Figure 5. Total OSNR uncertainty vs. OSNR for different OSNR measurement techniques
As predicted, PROS remains highly accurate for events with high OSNR—with a much faster testing time. As well, for such a measurement approach, a more expensive OSA having very sharp resolution bandwidth does not offer any marked advantages for measuring OSNR.
Figure 6 below shows the same three OSAs at a given OSNR level (25 dB), the presence of PMD induces an additional random measurement uncertainty, which is more significant with the PN method. (To better highlight this additional random PMD-induced uncertainty, the large systematic offset caused by the susceptibility of the polarization nulling method to PMD-induced depolarization is not plotted here.)
Figure 6. Standard deviations of PMD-induced random uncertainty for different methods (strong-coupled PMD emulator)

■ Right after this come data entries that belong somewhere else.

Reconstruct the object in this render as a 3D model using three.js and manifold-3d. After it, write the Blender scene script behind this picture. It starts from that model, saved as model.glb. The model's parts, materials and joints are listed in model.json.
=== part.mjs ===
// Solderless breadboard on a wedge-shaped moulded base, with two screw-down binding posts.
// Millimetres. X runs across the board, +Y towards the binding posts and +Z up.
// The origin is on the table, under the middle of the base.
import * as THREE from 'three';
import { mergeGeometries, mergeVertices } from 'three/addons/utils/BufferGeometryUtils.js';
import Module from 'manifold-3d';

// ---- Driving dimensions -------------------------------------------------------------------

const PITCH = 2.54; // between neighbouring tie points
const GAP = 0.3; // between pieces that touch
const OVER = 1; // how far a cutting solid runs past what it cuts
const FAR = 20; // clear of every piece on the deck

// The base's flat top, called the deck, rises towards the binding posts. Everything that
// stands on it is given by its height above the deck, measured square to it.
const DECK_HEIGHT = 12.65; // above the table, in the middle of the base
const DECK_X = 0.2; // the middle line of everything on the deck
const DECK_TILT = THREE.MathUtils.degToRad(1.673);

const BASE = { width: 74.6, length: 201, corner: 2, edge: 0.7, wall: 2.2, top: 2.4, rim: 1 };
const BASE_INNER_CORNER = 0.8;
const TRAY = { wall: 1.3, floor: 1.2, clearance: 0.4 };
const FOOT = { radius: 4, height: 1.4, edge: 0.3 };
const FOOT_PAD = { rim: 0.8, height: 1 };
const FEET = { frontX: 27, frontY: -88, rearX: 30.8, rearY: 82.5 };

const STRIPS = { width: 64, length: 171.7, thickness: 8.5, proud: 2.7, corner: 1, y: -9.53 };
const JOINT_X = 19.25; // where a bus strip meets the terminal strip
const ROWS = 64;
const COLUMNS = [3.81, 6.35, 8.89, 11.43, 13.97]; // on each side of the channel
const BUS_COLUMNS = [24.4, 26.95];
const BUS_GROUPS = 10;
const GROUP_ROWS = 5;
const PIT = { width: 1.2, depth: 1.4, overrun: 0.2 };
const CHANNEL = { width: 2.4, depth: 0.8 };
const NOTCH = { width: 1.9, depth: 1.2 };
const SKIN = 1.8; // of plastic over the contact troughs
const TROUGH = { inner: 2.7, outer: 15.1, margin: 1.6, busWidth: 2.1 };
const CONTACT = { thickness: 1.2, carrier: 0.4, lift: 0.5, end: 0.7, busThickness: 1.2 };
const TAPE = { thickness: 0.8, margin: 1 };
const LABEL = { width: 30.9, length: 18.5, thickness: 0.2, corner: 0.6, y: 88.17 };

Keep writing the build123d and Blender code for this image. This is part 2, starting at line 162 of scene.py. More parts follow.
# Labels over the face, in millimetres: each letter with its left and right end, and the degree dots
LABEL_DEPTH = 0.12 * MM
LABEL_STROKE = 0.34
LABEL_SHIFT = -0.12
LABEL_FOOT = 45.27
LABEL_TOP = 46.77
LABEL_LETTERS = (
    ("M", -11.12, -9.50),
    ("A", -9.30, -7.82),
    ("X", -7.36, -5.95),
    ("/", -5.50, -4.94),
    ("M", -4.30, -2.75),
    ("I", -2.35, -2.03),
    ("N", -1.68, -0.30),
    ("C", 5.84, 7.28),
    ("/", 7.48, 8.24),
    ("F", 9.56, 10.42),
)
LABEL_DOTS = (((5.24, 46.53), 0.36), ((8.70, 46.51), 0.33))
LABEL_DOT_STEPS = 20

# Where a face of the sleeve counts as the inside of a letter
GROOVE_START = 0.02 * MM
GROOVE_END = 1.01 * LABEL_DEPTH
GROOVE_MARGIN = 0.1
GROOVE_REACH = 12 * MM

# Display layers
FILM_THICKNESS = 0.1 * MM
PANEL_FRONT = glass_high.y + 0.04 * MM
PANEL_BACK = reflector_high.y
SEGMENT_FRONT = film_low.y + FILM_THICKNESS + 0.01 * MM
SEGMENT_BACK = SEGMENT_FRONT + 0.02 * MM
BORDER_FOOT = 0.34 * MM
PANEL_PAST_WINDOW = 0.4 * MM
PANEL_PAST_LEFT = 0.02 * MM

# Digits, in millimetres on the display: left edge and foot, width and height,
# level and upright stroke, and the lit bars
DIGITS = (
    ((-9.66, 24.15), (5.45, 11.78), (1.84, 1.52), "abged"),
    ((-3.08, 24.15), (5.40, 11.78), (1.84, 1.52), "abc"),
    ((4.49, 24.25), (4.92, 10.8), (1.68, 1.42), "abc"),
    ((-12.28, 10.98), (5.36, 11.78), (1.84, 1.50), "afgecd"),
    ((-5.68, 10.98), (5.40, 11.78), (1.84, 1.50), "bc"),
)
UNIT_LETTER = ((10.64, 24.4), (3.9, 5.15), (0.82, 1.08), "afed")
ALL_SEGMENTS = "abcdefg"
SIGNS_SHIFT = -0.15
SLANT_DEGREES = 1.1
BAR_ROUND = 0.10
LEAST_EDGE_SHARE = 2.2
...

Hence, in addition to having a limited achievable extinction and thus impaired ability to measure large OSNR, the polarization nulling approach suffers from augmented random uncertainty as the PMD increases. Since most of the advanced modulation formats being employed in next-generation networks tolerate higher link PMD, it will be increasingly important that OSNR measurement on such networks be relatively tolerant to PMD.
Conclusion
Networks are increasing in their complexity, both in terms of cascaded filtering (e.g., via ROADMs in mesh networks) and (OSNR-sensitive) multiple-bit/symbol modulation formats. For instance, intra-channel noise will increasingly be spectrally carved by filters, PMD tolerance of the networks will be increased and the signal bandwidths will frequently be as large as the effective channels widths. But nevertheless, OSNR remains a critical network performance parameter. Purely polarization-based OSNR measurement techniques (e.g., polarization nulling) can perform well when networks and noise sources remain simple, but as demonstrated herein, the robustness and performance of PROS-based OSNR measurement renders it well suited for advanced network architectures and modulation formats.